Having PROFILE_MAIN, we get : constraint_set1=1 any higher profile would yield constraint_set1=0. ``constraint_set0` is set only when using PROFILE_BASELINE.

Then constraint_set3 is set if level_idc is 9 AND profile is BASELINE or MAIN. or : *keyint_max = 1 and profile_idc is HIGH or more**

Easy to figure out if you know your encoding options. If not, any tool would give those results.

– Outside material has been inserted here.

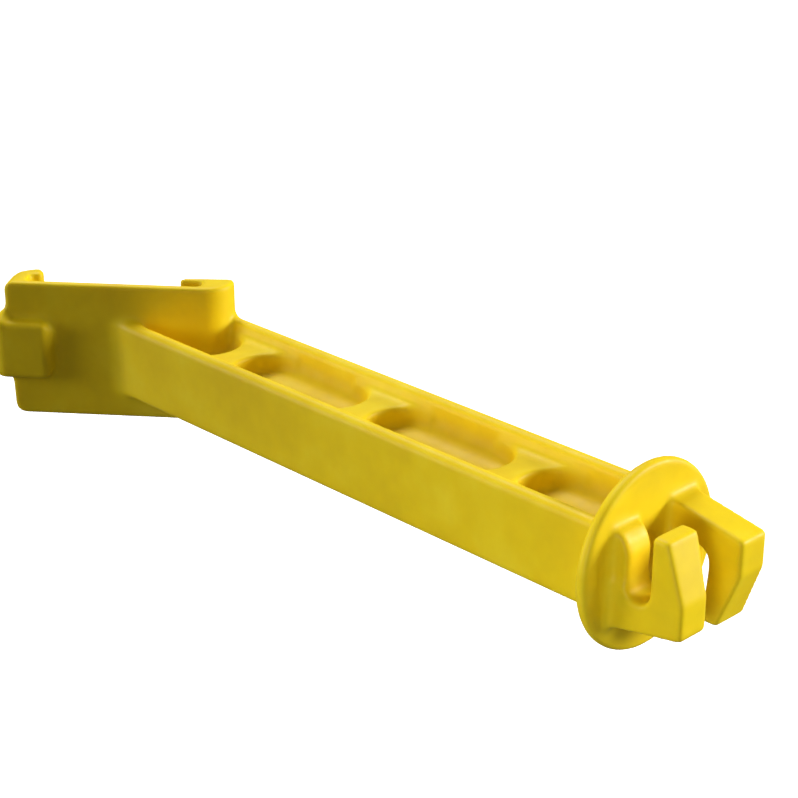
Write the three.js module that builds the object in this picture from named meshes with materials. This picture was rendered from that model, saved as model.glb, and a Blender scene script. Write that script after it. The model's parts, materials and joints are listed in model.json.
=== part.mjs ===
// Extension insulator for an electric fence: a clip for the flange of a steel T-post, a
// ribbed arm that holds the wire 127 mm (5 in) from the post, and a twist-in wire holder on a
// round rain flange. The arm leaves the post plate at an oblique angle.
//
// Units are millimetres, +Z is up. The origin is on the face that bears on the post, where the
// arm's axis meets it. The arm points along -Y, and the fence wire runs along X.

import * as THREE from 'three';

// ---- driving dimensions ----------------------------------------------------------------------

const GAP = 0.3;               // between members that touch
const EDGE_FINE = 0.3;         // chamfers on the moulding's edges
const EDGE = 0.4;
const EDGE_SOFT = 0.8;
const WIRE_RADIUS = 1.25;      // 12.5 gauge fence wire
const STAND_OFF = 127;         // post face to wire, along the arm

// post clip: its own X runs across the post, its own Y goes back through the post
const OBLIQUE = THREE.MathUtils.degToRad(50);   // between the arm and the plate's normal
const PLATE = 2;               // wall in front of the post
const CLIP_TOP = 15.4;
const CLIP_BOTTOM = -12.8;
const FLANGE_LEFT = -32;       // pocket for a 35 mm wide post flange
const FLANGE_RIGHT = 3.6;
const FLANGE_DEPTH = 3.3;      // flange thickness that the fixed hook holds
const JAW_PLAY = 0.4;          // extra depth behind the flange at the jaw

const RIGHT_END = 9.9;         // fixed side: solid root of the right rail
const RIGHT_BACK = 5.05;
const RIGHT_RADIUS = 5.5;
const RIGHT_BACK_RADIUS = 1;
const FIXED_LIP = 5;           // fixed hook's reach behind the flange
const HOOK_TAPER = 0.6;        // how much thinner the hook gets towards its tip

const LEFT_END = -36;          // snap side: the jaw
const JAW_LINE = -26.3;        // where the plate flexes
const JAW_BACK = 7.4;
const JAW_RADIUS = 5;
const JAW_CORNER = 0.6;
const JAW_LIP = 2.4;           // jaw hook's reach behind the flange
const JAW_RAMP = 1;            // sloped edges of the jaw hook's tip

const GRIP_PROUD = 2.5;        // thumb grip, wrapped round the jaw's corner
const GRIP_BACK = 3.5;
const GRIP_TOP = 7.6;
const GRIP_BOTTOM = -4.4;

// arm
const ARM_HALF = 10;           // half the width over the rails
const RAIL = 3;                // rail thickness
const RAIL_HALF = 8;           // half the rail height
const RIB_HALF = 5.4;          // half the height of the ribs
const WEB_HALF = 1.2;          // half the web thickness
const POCKET_START = 19.5;     // distances from the post face along the arm
const POCKET_PITCH = 36.9;
const RIB_WIDTH = 5.5;
const POCKET_RADIUS = 7;

// rain flange
const DISC_BACK = 118.1;
const DISC_FRONT = 120.2;
const DISC_RADIUS = 16.3;
const DISC_EDGE = 0.6;

// wire holder: the two sides are half a turn apart about the arm's axis
const HOLDER_END = 134.7;
const HOLDER_HALF = 10.5;
const HOLDER_INNER = 3.9;      // half the gap between the two prongs
const ROOT_AT_DISC = 8.9;      // root's height below the axis at the disc
const ROOT_AT_END = 6.2;
const SLOT_FLOOR = 2.4;        // slot's closed end, below the axis
const SLOT_WIDTH = 4.8;
const SLOT_OUTER = STAND_OFF + WIRE_RADIUS;    // the wire's outer side bears on the prong
const SLOT_INNER = SLOT_OUTER - SLOT_WIDTH;    // slot wall on the block's side
const PRONG_TIP = 9.8;         // prong's height above the axis
const PRONG_TIP_OUTER = 131.3;
const BLOCK_HALF = 10;
const BLOCK_TOP = 7.9;
const BLOCK_TOP_DEPTH = 1.9;   // how far the block stands out at its top
const BLOCK_SHOULDER = 2.3;

// ---- helpers ---------------------------------------------------------------------------------

function yellowPlastic() {
  return new THREE.MeshStandardMaterial({ color: 0xe8c818, roughness: 0.45, metalness: 0 });
}

// A closed prism: an outline, given as [x, y] points, extruded along Z from low to high. The
// edge is the chamfer round both ends, kept inside the outline.
function prism(name, points, low, high, edge = 0) {
  const outline = new THREE.Shape(points.map(([x, y]) => new THREE.Vector2(x, y)));
  const geometry = new THREE.ExtrudeGeometry(outline, {
    depth: high - low - 2 * edge,
    bevelEnabled: edge > 0,
    bevelThickness: edge,
    bevelSize: edge,
    bevelOffset: -edge,
    bevelSegments: 1,
  });
  const mesh = new THREE.Mesh(geometry, yellowPlastic());
  mesh.name = name;
  mesh.position.z = low + edge;
  return mesh;
}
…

A quick look at common/set.c tells us that bits 4 and 5 are treated as the other reserved.

profile bits byte
baseline 11000000 0xC0
main 01000000 0x40
high 00000000 0x00
high(intra) 00010000 0x10

Note : ** this changes if your level_idc is **9 and profile <= MAIN . Check later section and add 0x10 if it’s the case.

Byte 3 : level_idc

We have 2 syntaxes for levels. 4.1 or 41 means the same thing. The code speaks for itself :

if( !strcmp(value, "1b") )
            p->i_level_idc = 9;
        else if( atof(value) < 6 )
            p->i_level_idc = (int)(10*atof(value)+.5);
        else
            p->i_level_idc = atoi(value);

1b is a special case that yields a 9. Other values are converted

So we just take our level and convert it to hex.

Conclusion

For a standard h.264 Main Concept level 3.1 video, your codec code would be : avc1.4D401F. For any other stream, you can then infer the bytes from your encoding options.